At the University of Wisconsin-Madison, Professor Miller is actively involved in both research and teaching, helping to train the next generation of engineers in thermal sciences and low-temperature engineering. His research explores efficient cooling technologies for a wide range of applications, from scientific instrumentation to industrial and aerospace systems, with an emphasis on practical, scalable solutions.

Professor Miller has contributed to advancing cryogenic engineering through his work on compact and high-efficiency refrigeration systems, as well as through his engagement with the broader cryogenics community. He is a frequent contributor to technical conferences and educational programs, where he shares his expertise in cryocooler design and performance.

Through his academic leadership and technical contributions, Professor Miller continues to support innovation in cryogenic systems and their applications across emerging technologies.

Mark Zagarola

Dr. Mark Zagarola is a Principal Engineer and Partner at Creare LLC, where he has been a key contributor since joining the company in 1995. Over the course of his career at Creare, he has focused on the development of cryocoolers, heat exchangers, thermal management systems, and cryocooler control electronics primarily for space applications. He currently leads Creare’s cryocooler business area, guiding both technical innovation and program execution.

Dr. Zagarola has provided leadership on numerous cryocooler development programs, including turbo-Brayton and Joule–Thomson (JT) systems. His work has advanced critical technologies such as high-performance recuperators, gas-bearing turbomachinery, and sophisticated cryocooler drive electronics. His contributions have played a significant role in the maturation and deployment of reliable, high-efficiency cryogenic systems for demanding applications.

He has been deeply engaged in the broader cryogenics community, serving as Chairman of the 20th International Cryocooler Conference (ICC), as well as on the boards of both the ICC and the Cryogenic Society of America. In addition, he has served as a technical editor for multiple volumes of Advances in Cryogenic Engineering. In recognition of his long-standing service and impact, he received the ICC Exceptional Service Award in 2024.

He earned his B.S. in Mechanical Engineering from Rutgers University and his M.S. and Ph.D. in Mechanical Engineering from Princeton University. During his time at Princeton, he designed and led the development of a unique 28-ton pipe flow facility capable of generating highly accurate data at Reynolds numbers more than an order of magnitude higher than previous experiments. The data he collected, along with the theories he developed, provided important new insights into the scaling of wall-bounded shear flows.

Peter Bradley

Peter Bradley is a mechanical engineer at the National Institute of Standards and Technology (NIST) in Boulder, Colorado, specializing in cryogenic engineering and experimental mechanics. His research focuses on material behavior in extreme environments, including hydrogen exposure and cryogenic temperatures, spanning both macro- and microscale testing. He has developed measurement techniques and instruments for characterizing MEMS and chip-scale devices operating in regimes from 4K to ambient conditions enabling precise evaluation of materials in demanding applications. Spanning much of his career at NIST he has done similarly to characterize regenerative and recuperative cryocoolers.

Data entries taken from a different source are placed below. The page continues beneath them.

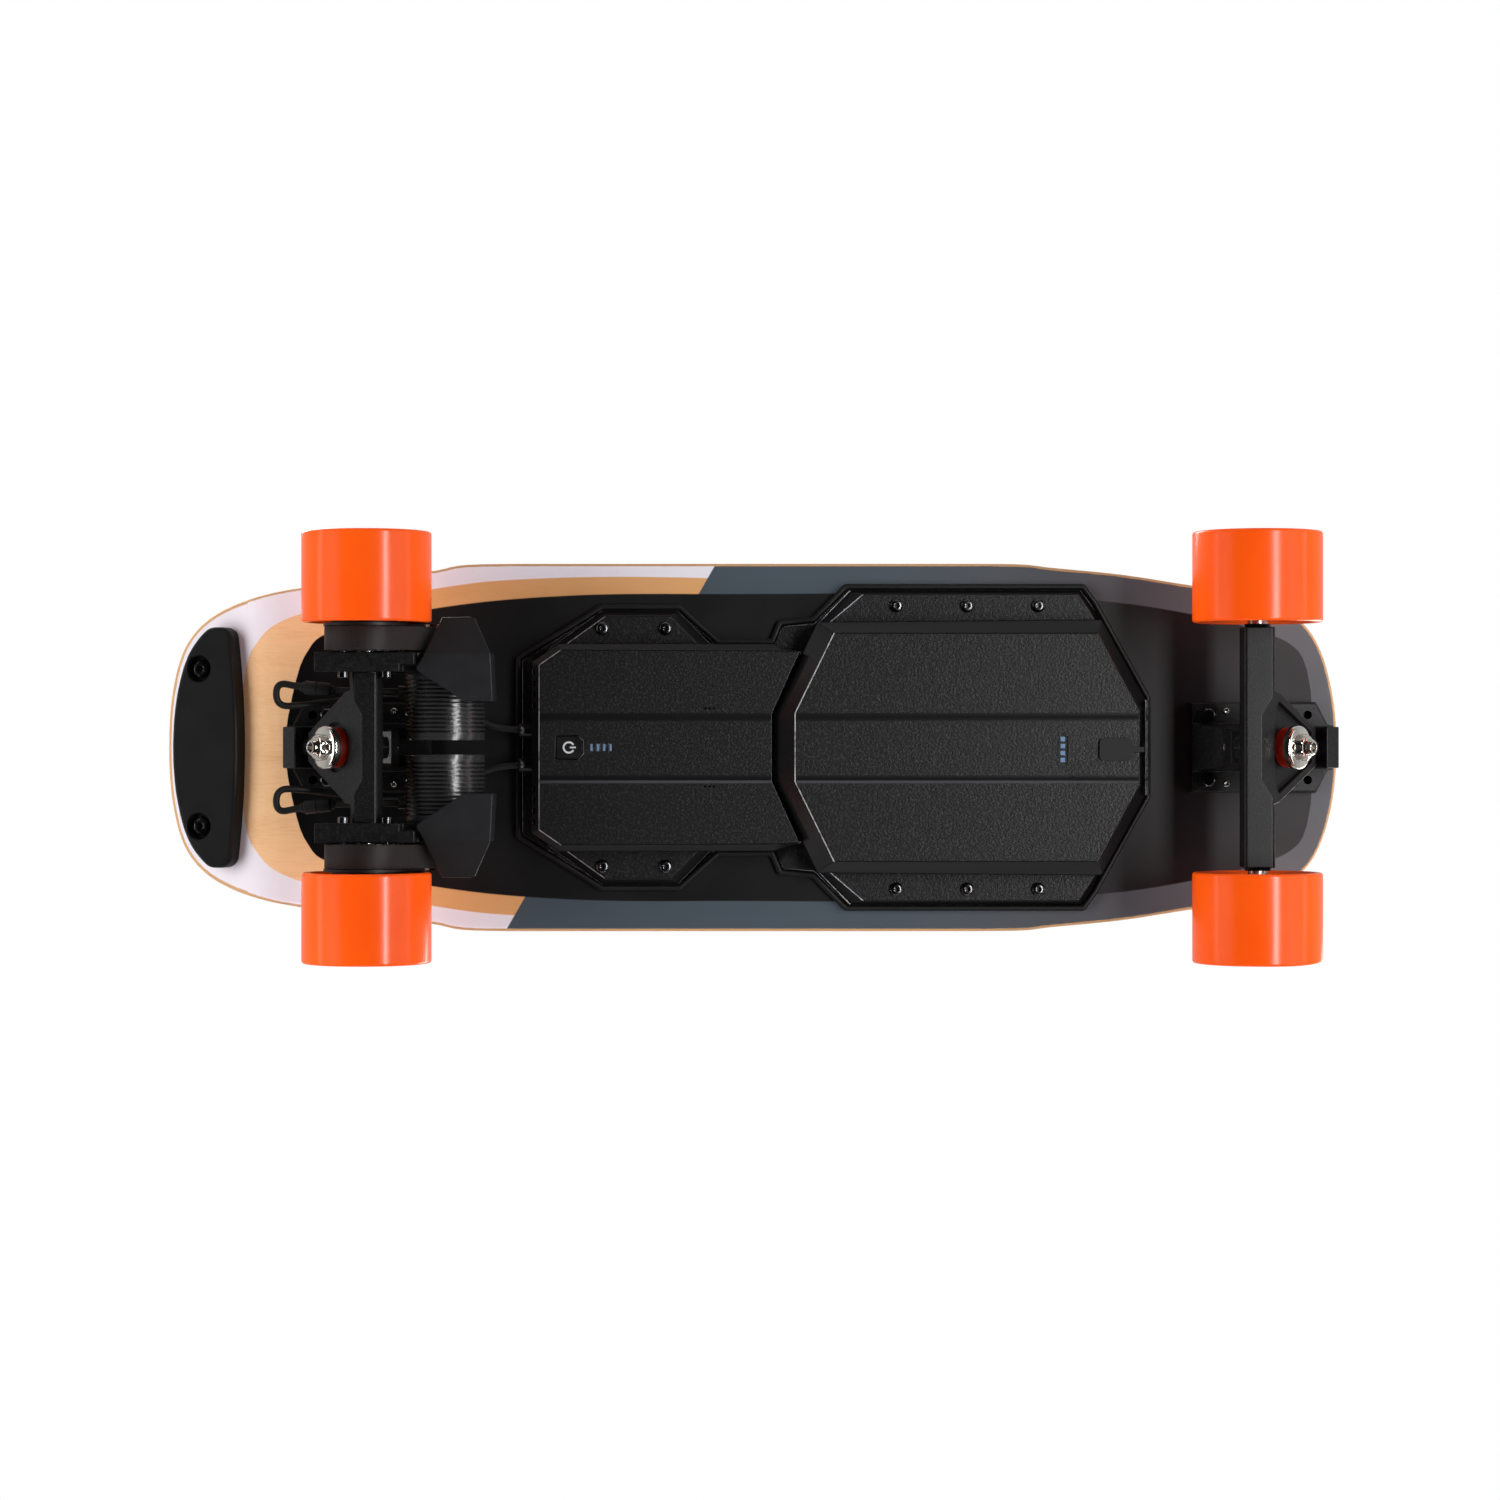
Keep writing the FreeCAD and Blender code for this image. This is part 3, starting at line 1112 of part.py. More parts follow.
def build_belt_guards():
    """The folded guard under each motor and its belt."""
    low, near = "guard_low", "guard_near"
    fold = prism("guard_fold", "YZ_Plane",
                 ((near, low), ("guard_crease", low), ("guard_edge", "guard_edge_low"),
                  ("guard_edge", "guard_edge_low+guard_thick"),
                  ("guard_crease-guard_fold_shift", low + "+guard_thick"),
                  (near, low + "+guard_thick")),
                 "-guard_wall_far-over", "-guard_near+over")
    plan = prism("guard_plan", "XY_Plane", [(str(x), str(y)) for x, y in GUARD],
                 low + "-over", "guard_wall_top+over")
    wall = block(("-guard_wall_far", near, low), ("-guard_wall_far+guard_thick", "guard_crease",
                                                  "guard_wall_top"))
    shell = tied_to_truck(shared([fused([fold, wall]), plan]), "rear")
    near = size("motor_far") + size("guard_foot_play")
    far = size("mount_far") - size("guard_foot_play")
    axle = -size("rear_axle")
    foot = tool_box((axle + size("guard_boss_in"), near, size("guard_low") + size("guard_thick")),
                    (axle + size("guard_boss_out"), far, size("guard_boss_top")))
    foot = foot.cut(drive_link(size("mount_axle_radius"), size("mount_motor_radius"),
                               size("motor_far"), size("mount_far")))
    left = fused([mirrored(shell, "left_shell"), solid("guard_foot", foot)], "left_belt_guard")
    node("left_belt_guard", left)
    node("right_belt_guard", mirrored(left, "right_belt_guard"))


def rounded_route(points):
    """Straight runs joined by the largest tangent arcs that their points leave room for."""
    edges = []
    start = points[0]
    for before, corner, after in zip(points, points[1:], points[2:]):
        back = before - corner
        ahead = after - corner
        room = size("cable_arc_share") * min(back.Length, ahead.Length)
        back.normalize()
        ahead.normalize()
        half = (math.pi - back.getAngle(ahead)) / 2
        radius = room / math.tan(half)
        inward = (back + ahead).normalize()
        middle = corner + inward * (radius / math.cos(half) - radius)
        edges.append(Part.LineSegment(start, corner + back * room).toShape())
        edges.append(Part.Arc(corner + back * room, middle, corner + ahead * room).toShape())
        start = corner + ahead * room
    edges.append(Part.LineSegment(start, points[-1]).toShape())
    return Part.Wire(edges)


def build_cables():
    """Each motor's cable with its inline plug, from the controller cover to the motor can."""
    points = [Vector(*point) for point in CABLE]
    path = rounded_route(points)
    start = points[0]
    radius = size("cable_radius")
    section = Part.Wire(Part.Circle(start, points[1] - start, radius).toShape())
    tube = path.makePipeShell([section], True, False)
    run_start, run_end = points[CABLE_PLUG_RUN], points[CABLE_PLUG_RUN + 1]
    along_run = (run_end - run_start).normalize()
    middle = (run_start + run_end) * 0.5
    plug = Part.makeCylinder(size("plug_radius"), size("plug_long"),
                             middle - along_run * (size("plug_long") / 2), along_run)
    shape = tube.fuse(plug).removeSplitter()
    right = solid("right_motor_cable", shape)
    right.Placement = truck_place("rear")
    node("right_motor_cable", right)
    node("left_motor_cable", mirrored(right, "left_motor_cable"))


# ---- covers ------------------------------------------------------------------------------

def full_outline(half):
    """A closed symmetric outline at height 0 from its left half."""
    points = [Vector(x, y, 0) for x, y in half] + [Vector(x, -y, 0) for x, y in reversed(half)]
    return Part.makePolygon(points + points[:1])


def side_outline(half, side):
    """A closed outline on one side only."""
    points = [Vector(x, side * y, 0) for x, y in half]
    return Part.makePolygon(points + points[:1])


def upright(wire, low, high):
    """A straight-sided solid on an outline between two heights."""
    return Part.Face(wire).translated(Vector(0, 0, low)).extrude(Vector(0, 0, high - low))


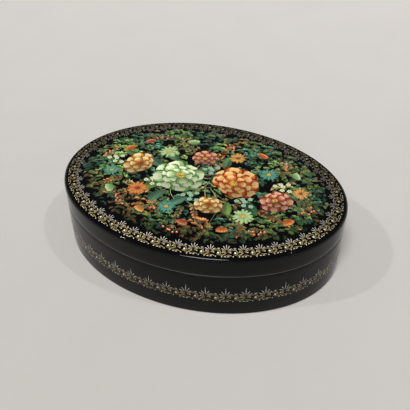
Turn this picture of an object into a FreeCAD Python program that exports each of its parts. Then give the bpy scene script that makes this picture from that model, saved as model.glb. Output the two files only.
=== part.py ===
import FreeCAD, Part
import math
import os
import Sketcher
from FreeCAD import Placement, Rotation, Vector

# An oval papier-mache lacquer box with a lid on a concealed hinge, in millimetres.
# The origin is under the middle of the box, on the surface that it stands on. +X runs along
# the oval, -Y is the front and +Z is up. The hinge is at the back, inside the thickness of
# the walls, and its axis lies in the seam between the box and its lid.

SIZES = {
    # The oval outline, the same for the box and for its lid
    "length": 140.0,
    "width": 103.0,
    # The box below the seam, the lid above it, and the swell of the lid's top past its rim
    "body_height": 24.0,
    "lid_height": 10.4,
    "crown_rise": 0.9,
    # The body's wall, the panel let into its foot, and how far that panel stays off the table
    "wall": 4.0,
    "base_thickness": 3.5,
    "base_recess": 0.5,
    "base_rebate": 1.5,
    # The collar that lines the wall and stands up into the lid
    "collar_thickness": 1.3,
    "collar_stand": 3.2,
    "collar_clearance": 0.3,
    # The panel that closes the lid, and the step under it that finds the lid's wall
    "panel_thickness": 3.2,
    "spigot_depth": 0.8,
    # The film of glue round a seated piece
    "glue_gap": 0.05,
    # Softened edges: the foot, the rim of the lid, the two lips of the seam, the collar's top
    "foot_round": 0.9,
    "rim_round": 1.6,
    "seam_chamfer": 0.3,
    "collar_chamfer": 0.4,
    # The hinge: its length, how far its axis lies inside the outline, its barrel and its leaves
    "hinge_length": 26.0,
    "hinge_inset": 1.9,
    "barrel_radius": 1.3,
    "knuckle_gap": 0.15,
    "leaf_thickness": 0.6,
    "leaf_cover": 1.0,
    # The hinge's pin, and the small chamfer on its ends
    "pin_radius": 0.65,
    "pin_clearance": 0.05,
    "pin_chamfer": 0.15,
    # The room round the barrel and past its ends, and how far the bevels start inside its axis
    "barrel_clearance": 0.2,
    "barrel_end_clearance": 0.3,
    "bevel_inset": 0.1,
    # The headless nails through each leaf, driven from inside, and how far they are punched in
    "nail_radius": 0.45,
    "nail_length": 3.0,
    "nail_sink": 0.1,
    "nail_level": 4.0,
    # How far a cut runs on past the face that it opens
    "overrun": 2.0,
}

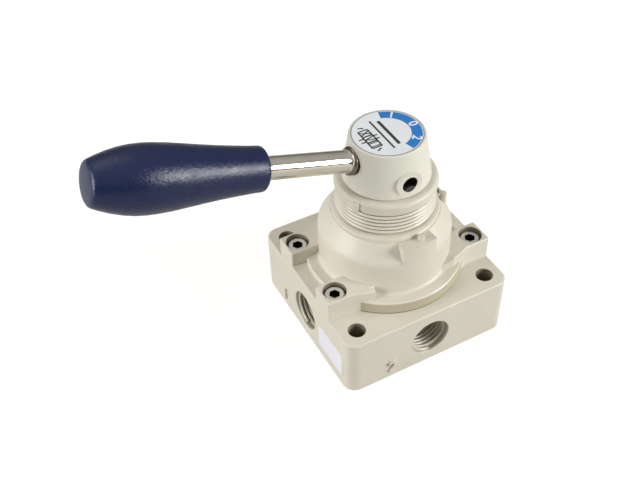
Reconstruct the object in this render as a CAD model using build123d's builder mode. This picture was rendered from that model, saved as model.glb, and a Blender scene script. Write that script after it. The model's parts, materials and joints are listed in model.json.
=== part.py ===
"""Hand lever air valve: a four-port rotary disc valve with a square die-cast body.

The frame has its origin at the centre of the base face, +Z up and the lever towards -X.
All lengths are in millimetres and all angles in degrees.
"""

import os
from math import atan, cos, radians, sin, tan

from build123d import *

os.makedirs("parts", exist_ok=True)

# ---------------------------------------------------------------- driving dimensions

# valve body
body_side = 60.0
body_height = 22.4
body_corner = 4.2
body_edge = 0.5
mount_inset = 6.0
mount_hole_r = 2.75

# ports, one in the middle of each side: thread size G 1/4
port_r = 6.58
port_depth = 12.0
port_chamfer = 0.4
port_height = 11.3
pilot_r = 4.6
passage_r = 3.0
pilot_overrun = 0.8
passage_circle = 12.5
port_angles = (0, 90, 180, 270)

# cover: flange, ears, shell and panel-mounting neck
flange_r = 26.0
flange_height = 4.5
bar_outer = 17.0
bar_inner = 8.0
ear_height = 8.1
plate_height = 2.7
web_reach = 19.4
web_start = 14.4
web_knee = 21.5
shell_r = 21.7
shell_foot_fillet = 1.3
shell_round = 12.0
cone_height = 8.3
cone_top_r = 19.0
neck_length = 9.2
neck_r = 15.6
collar_r = 16.2
collar_height = 2.1
collar_round = 1.2
cover_height = 36.5
cast_edge = 0.5
ear_edge = 0.4

# chamber inside the cover
chamber_r = 19.2
upper_chamber_r = 17.4
upper_chamber_height = 8.0
crown_thickness = 5.6

# locating pad and pins that key the cover in a panel
pad_half_width = 6.0
pad_r = 21.65
pad_drop = 2.2
pad_angle = 270
key_pin_r = 1.1
key_pin_rise = 0.2
key_pin_circle = 20.2
key_pin_root = 4.0
key_pin_angles = (274, 342)

# cover screws, M4 socket head
screw_inset = 4.5
screw_y = 12.6
screw_r = 2.0
screw_length = 12.0
head_r = 3.25
head_height = 4.0
head_recess = 1.4
socket_flats = 3.2
socket_depth = 2.2
head_clearance = 0.6
head_chamfer = 0.35
shank_clearance = 0.1

# spindle, its bush, seals and washer
spindle_r = 6.0
spindle_seat_r = 7.4
spindle_tip_r = 5.0
tip_cover = 6.35
spindle_clearance = 0.05
bush_wall = 2.5
bush_length = 8.9
washer_thickness = 0.5
washer_r = 9.6
carrier_r = 16.4
carrier_thickness = 8.0
stub_r = 4.0
stub_clearance = 0.3
seal_section_r = 0.85
seal_groove = 2.0

# cover seal
cover_seal_circle = 22.2
cover_seal_r = 0.7
cover_groove_width = 2.0
cover_groove_depth = 1.45

# rotary disc with its two transfer grooves, drive pins and spring
disc_r = 18.6
disc_thickness = 6.6
groove_width = 6.0
groove_depth = 2.5
groove_span = 90.0
groove_angles = (90, 270)
drive_pin_r = 1.5
drive_pin_circle = 13.0
drive_pin_bite = 3.0
drive_angles = (0, 180)
spring_r = 6.6
spring_wire_r = 0.7
spring_turns = 3.5
spring_pocket_depth = 3.0
spring_gap = 0.15

# detent: two balls that rise into dimples in the ceiling of the chamber
ball_r = 2.5
ball_circle = 12.5
ball_lift = 0.5
ball_gap = 0.05
ball_pocket_clearance = 0.1
ball_angles = (90, 270)
detent_spring_r = 1.8
detent_wire_r = 0.3
detent_turns = 2.5
detent_spring_length = 2.6

# stop pin
stop_pin_r = 1.5
stop_pin_circle = 12.5
stop_pin_drop = 2.5
stop_pin_bite = 3.0
stop_clearance = 0.1
lever_swing = 45.0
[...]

Mr. Bradley’s career spans four decades across NIST and NASA, including early work at NASA’s Marshall Space Flight Center and the National Bureau of Standards. At NIST, he has served as a mechanical engineer, project leader in cryogenic technologies, and currently as part of the Fatigue and Fracture Group in the Applied Chemicals and Materials Division. He is also a dedicated mentor and collaborator, having worked with numerous graduate students, postdoctoral researchers, and visiting scientists from many institutions worldwide.

He has been an active leader in the cryogenics community, serving as President of the Cryogenic Engineering Conference (CEC), a member of its Board of Directors since 2015, and Conference Chairman for CEC 2021. He has also held leadership roles with the International Cryocooler Conference and the Cryogenic Society of America. An inventor on multiple cryocooler patents, Bradley has received the MML Accolade for Measurement Science Excellence (2024), the U.S. Department of Commerce Bronze Medal (2018), and a NASA Award for Space Shuttle Tank Recertification (1989).

Xihuan Hao

Dr. Xihuan Hao is a Principal Cryogenic Systems Engineer at Bluefors Syracuse. He holds a Ph.D. in Cryogenic Engineering and has over 18 years of experience in the cryogenic industry. Xihuan's role involves developing new Cryomech cryocoolers and upgrading existing models. Xihuan has authored over 40 peer-reviewed scholarly papers, holds over 5 patents, and has won numerous honors and awards including Bluefors 2023 Innovation Champion, and the George T. Mulholland Memorial Award for Excellence in Cryogenic Engineering, awarded by the Cryogenic Society of America (CSA) in 2015.